Pod szyldem Dyonisos kryje się jeden człowiek: Amerykanin Dan Cowan. Jest on autorem i wykonawcą całego materiału wypełniającego płytę „An Incidental Collection”. Wbrew swojemu tytułowi album ten nie ma charakteru przypadkowego zbioru luźnych piosenek. Słychać wyraźnie, że zarówno samej konstrukcji, jak i poszczególnym kompozycjom przyświecał pewien logiczny zamysł. Dan na swojej nowej płycie (pod szyldem Dyonisos zrealizował on już do tej pory 5 płyt długogrających) zabiera słuchacza w spokojną muzyczną podróż przepełnioną muzyką o bardzo zrelaksowanym nastroju. Zarówno wokalnie jak i instrumentalnie Dan przybliża się do balladowej stylistyki grupy The Alan Parsons Project. A w swej strukturze „An Incidental Collection” to zestaw 12 utworów, których rozmiar z reguły nie wykracza poza 4-5 minutowe ramy. Wyjątkiem jest centralna i najdłuższa kompozycja na płycie zatytułowana „Pasture In Kahaluu”. Jest to zarazem najciekawszy utwór na całej płycie.

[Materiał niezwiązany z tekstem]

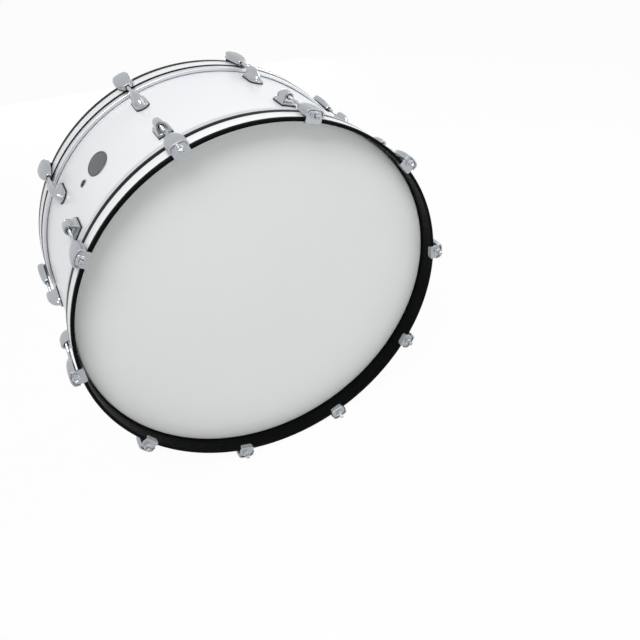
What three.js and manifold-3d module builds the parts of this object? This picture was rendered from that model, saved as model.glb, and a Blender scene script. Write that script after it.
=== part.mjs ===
// A marching bass drum for straps, with heads of 26 in and ten tension rods on each head.
// Millimetres, +Z up. The drum's axis lies along Y, the front head faces -Y, and the drum stands
// on its four lowest claws with z = 0 under them.
// Every end piece is shaped for the rear end, where outward is +Y, and half a turn about Z makes
// the front one. Hardware is shaped at the top of the drum (x across, y along the axis, z the
// distance from the drum's axis) and then turned round the axis to its place.
import * as THREE from "three";
import { mergeVertices } from "three/addons/utils/BufferGeometryUtils.js";
import Module from "manifold-3d";

const wasm = await Module();
wasm.setup();

// Shell and wooden hoops
const SHELL_RADIUS = 329;
const SHELL_WALL = 7;
const SHELL_DEPTH = 285;
const HOOP_RADIUS = 337;
const HOOP_THICKNESS = 6;
const HOOP_WIDTH = 42;
const HOOP_EDGE_ROUND = 1.8;
const HEAD_RECESS = 33;
const RING_FACETS = 60;

// Bearing edge of the shell: how far its peak lies inside the outer face, and how far the slopes drop
const PEAK_INSET = 2.6;
const OUTER_SLOPE = 2.8;
const INNER_SLOPE = 4.2;

// Heads: a plastic film with a collar, glued into a metal flesh hoop
const FILM = 0.3;
const FLESH_HOOP_WIDTH = 12.4;
const FLESH_HOOP_RADIUS = 336.2;
const COLLAR_RADIUS = 329.9;
const COLLAR_TUCK = 2;

// Tension hardware
const RODS_PER_HEAD = 10;
const ROD_CIRCLE = 343.5;
const ROD_RADIUS = 3;
const ROD_TAIL = 66;
const ROD_HOLE = 3.6;
const WASHER_RADIUS = 7;
const WASHER_RIM = 1;
const COLLAR_HEIGHT = 2.4;
const COLLAR_HALF_WIDTH = 4.6;
const KEY_SQUARE = 6.4;
const KEY_HEIGHT = 9;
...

W muzyce Dyonisosa słyszymy szeroką paletę rozległych wpływów, jak też mnóstwo efektów pozamuzycznych i, niestety, automatycznej perkusji. Brak żywego bębniarza w przypadku wielu piosenek na płycie „An Incidental Collection” psuje finalny efekt. Prawdę powiedziawszy to zdecydowanie największa wada tego wydawnictwa. No, może trzeba by jeszcze dodać do niej pewną monotonię, która wkrada się w niektóre utwory, szczególnie pod koniec płyty. Bo poza tym wszystkim „An Incidental Collection” to płyta, która zawiera elegancką, rzekłbym, że wręcz dostojną muzykę, wykonaną przez Dana w dość przyjemny dla odbiorcy sposób. Szczególnie liczne gitarowe partie, które przywołują w klimat pięknych solówek Davida Gilmoura, czy Andy Latimeria robią dobre wrażenie. No i ten ciepły, miękki i dostojny wokal Dana. To niewątpliwie spore atuty tego wydawnictwa.

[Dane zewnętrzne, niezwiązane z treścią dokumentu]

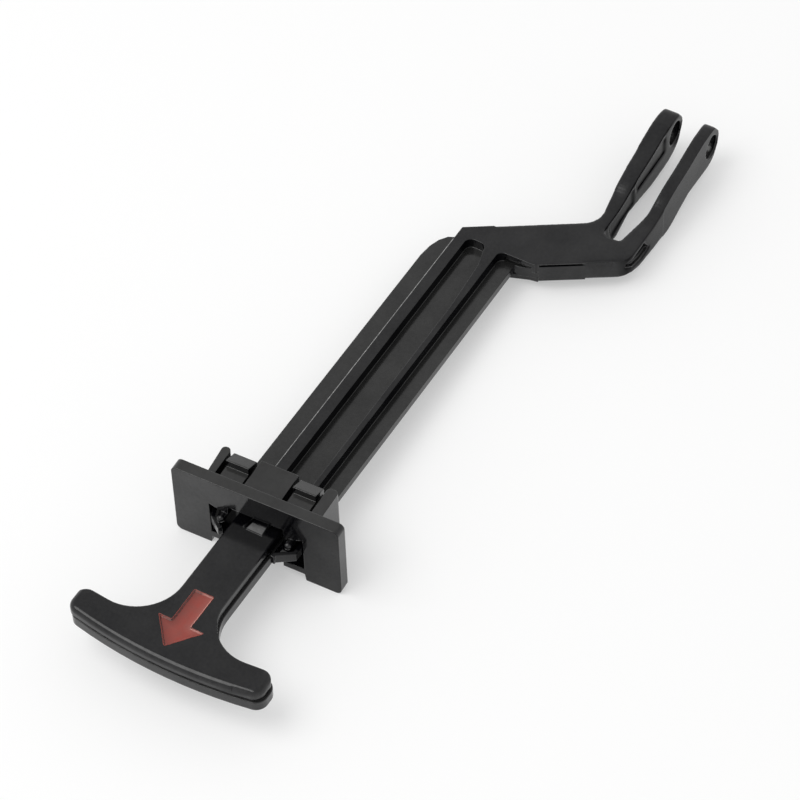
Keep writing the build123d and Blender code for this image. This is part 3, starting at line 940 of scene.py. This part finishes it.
def add_camera(scene):
    """Camera at the photograph's place, in line with its long lens."""
    camera = bpy.data.cameras.new("camera")
    camera.sensor_width = 36.0
    camera.lens = 165.43
    camera.clip_start = 0.01
    camera.clip_end = 20.0
    view = bpy.data.objects.new("camera", camera)
    scene.collection.objects.link(view)
    view.location = (-376.47 * MM, -271.05 * MM, 571.67 * MM)
    view.rotation_euler = (math.radians(40.8497), math.radians(1.4829), math.radians(-59.6219))
    scene.camera = view
    scene.view_settings.view_transform = "Standard"


# Panel and start


class LEVER_PT_looks(bpy.types.Panel):
    """Looks of the bonnet release lever"""

    bl_idname = "LEVER_PT_looks"
    bl_label = "Bonnet lever"
    bl_space_type = "VIEW_3D"
    bl_region_type = "UI"
    bl_category = "Bonnet lever"

    def draw(self, context):
        for operator in OPERATORS:
            self.layout.operator(operator.bl_idname)
        for group in ("bonnet_plastic", "bonnet_paint", "bonnet_stage"):
            values = getattr(context.scene, group)
            box = self.layout.box()
            for key in values.bl_rna.properties.keys():
                if key not in ("rna_type", "name"):
                    box.prop(values, key)


OPERATORS = (LEVER_OT_dress_lever, LEVER_OT_dress_guide, LEVER_OT_paint_arrow, LEVER_OT_set_stage)
GROUPS = (PlasticFinish, ArrowPaint, StageSetup)


def register():
    for one in GROUPS + OPERATORS + (LEVER_PT_looks,):
        bpy.utils.register_class(one)
    bpy.types.Scene.bonnet_plastic = PointerProperty(type=PlasticFinish)
    bpy.types.Scene.bonnet_paint = PointerProperty(type=ArrowPaint)
    bpy.types.Scene.bonnet_stage = PointerProperty(type=StageSetup)


def unregister():
    del bpy.types.Scene.bonnet_stage
    del bpy.types.Scene.bonnet_paint
    del bpy.types.Scene.bonnet_plastic
    for one in reversed(GROUPS + OPERATORS + (LEVER_PT_looks,)):
        bpy.utils.unregister_class(one)


def main():
    register()
    bpy.ops.bonnet_lever.dress_lever()
    bpy.ops.bonnet_lever.dress_guide()
    bpy.ops.bonnet_lever.paint_arrow()
    bpy.ops.bonnet_lever.set_stage()


if __name__ == "__main__":
    main()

Zastanawiam się, czy niniejszy krążek ma jakieś szanse u przeciętnego polskiego słuchacza? Często bywa tak, że obiektywnie rzecz biorąc całkiem niezła płyta skazana jest już na samym początku na pewne niepowodzenie. Bo choć „An Incidental Collection” to album dość przyjemny w odbiorze, to trudno wybronić go przed zarzutem pewnej wtórności i kompozycyjnej zachowawczości. Odnoszę wrażenie, że wykonując swoje utwory Dan nie podejmuje żadnego ryzyka. Stawia on artystyczną poprawność ponad muzyczną odkrywczość. Podejrzewam, że każdy, kto ma ochotę posłuchać ciepłego tembru głosu Erica Woolfsoona i Johna Milesa, czy kocha soczyste gitarowe partie Gilmoura, ten z pewnością sięgnie po płyty The Alan Parsons Project, bądź Pink Floyd. Choć jeszcze raz powtórzę: „An Incidental Collection” Dyonisosa nie jest wcale płytą złą. Wtórną tak, ale złą na pewno nie.